For Obama, transparency is an ale-ment

One more citizen eager for information on how his tax dollars are spent has just learned a key lesson about the most transparent administration in history: It is futile to ask the Obama administration for anything — unless there’s something in it for the administration. Like, say, a flood of sensitive information leaked from the highest political levels, possibly making Obama look good if mostly placing American citizens, covert assets and several countries’ operations at risk.

This week’s more benign revelation is the White House recipe for Honey Brown Ale, with a curiously over-the-top public relations rollout — dontcha want a White House that makes beer? (cough-Romney’s a Mormon-cough) — prompted by a request under the Freedom of Information Act, or FOIA.

FOIAing a White House is a good test of its commitment to transparency. Some White House offices are exempt from the law, several are expressly covered, but most offices, being creatures of whimsical, ad hoc organizational charts, are whatever the White House says — unless you’ve got lawyers, years and money.

But this crowd is all about transparency. Just ask them. Though, a “testy exchange” with spokesman Jay Carney, insisting that campaign promises of transparency prove they’ve been transparent, affirms Paul Ryan’s quip that Obama “puts promises on the record, and then calls that the record.” Obama even closed to the press an event to receive an award for transparency. Really.

Having FOIAed the White House several weeks ago, I found the White House release of the beer recipe to be intriguing. My requests came after that reprehensible effort to tie a woman’s death from cancer to Mitt Romney — specifically, after Obama deputy campaign manager and former White House aide Stephanie Cutter implausibly said she didn’t know the facts of the woman’s sickness, “even though she was on a conference call that featured [husband Joe] Soptic in May.”

The apparent lying about what Cutter knew and when she knew it led me to wonder also what she and her old White House mates had put in writing about this short-lived centerpiece of Obama’s re-election campaign.

So I asked two White House offices — the Office of Public Engagement and Office of Communications — for “any and all record(s), correspondence, memoranda, analysis, email or other records using the word ‘Soptic’ ” dated between April and the present.

The response has been silence.
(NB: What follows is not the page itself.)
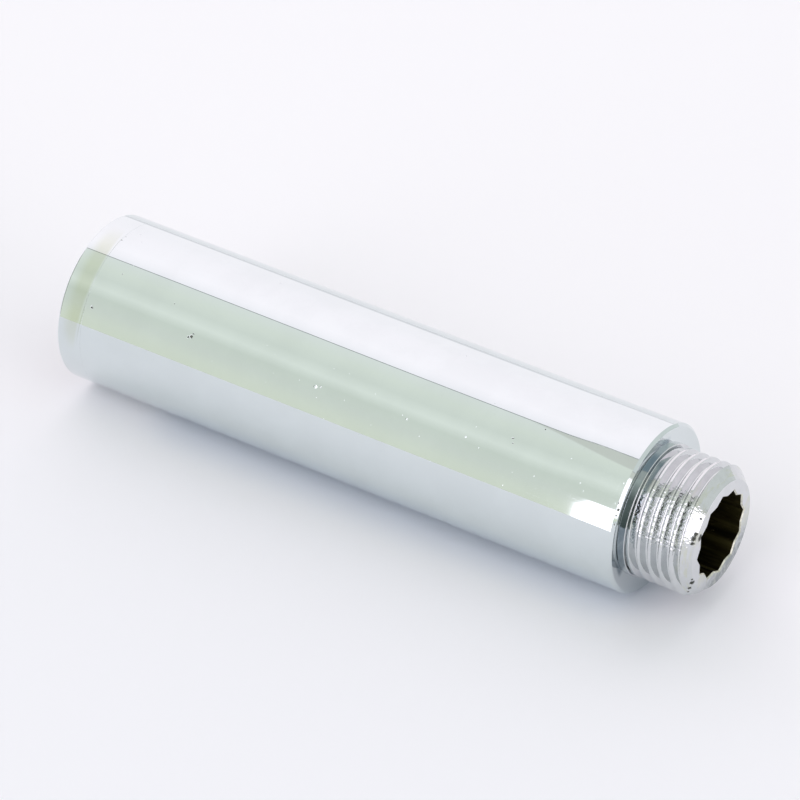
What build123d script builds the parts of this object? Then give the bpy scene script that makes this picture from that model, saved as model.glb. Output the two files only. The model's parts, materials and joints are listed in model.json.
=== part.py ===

No usual response letter acknowledging the request and assigning it a tracking number, required by law within 20 working days. No assertion that they believe these offices to somehow be exempt from FOIA. Just a stonewall.

Obama assigned oversight of FOIA compliance to then-White House Counsel Bob Bauer. As Sunlight Foundation Policy Director John Wonderlich told Politico, “Their line was, ‘Remember, Bob Bauer is the White House counsel. It’s a big step up. These issues will really be addressed.’ ” But, alas, “We never heard anything again from Bauer. … The transparency portfolio did get upgraded,” but to those who “view it as a liability.”

In a new book later this month, I will reveal in detail how liberals have turned their pet achievement of transparency in government on its head. Public servants are now entitled to a zone of privacy around their public service. And the private citizen or corporation choosing to participate in the political debate — especially by giving to inconvenient policy groups, landing you on what the Wall Street Journal’s Kim Strassel calls Obama’s Enemies List — are begging to have their lives laid bare for scrutiny.

Administration officials, from the highest levels of the White House down to career liberal activists in government, use private email accounts to hide public business. Private computers, too. Even systems that automatically destroy, from the outside, all trace of public records.

They’ve ordered the creation of secret email accounts for the most senior among them, who are unquestionably subject to FOIA. To protect from scrutiny specific appointees or outside groups’ influence, they employ what spies call “tradecraft”: handles and cutouts.

Obama and liberals just aren’t that into transparency when they’re in charge. Their opponents must bare all. The most transparent administration in history has turned transparency on its head. Apparently, it’s got things to hide.

Christopher C. Horner is a Washington attorney and author of the new book “The Liberal War on Transparency: Confessions of a Freedom of Information ‘Criminal’ ” (Threshold Editions).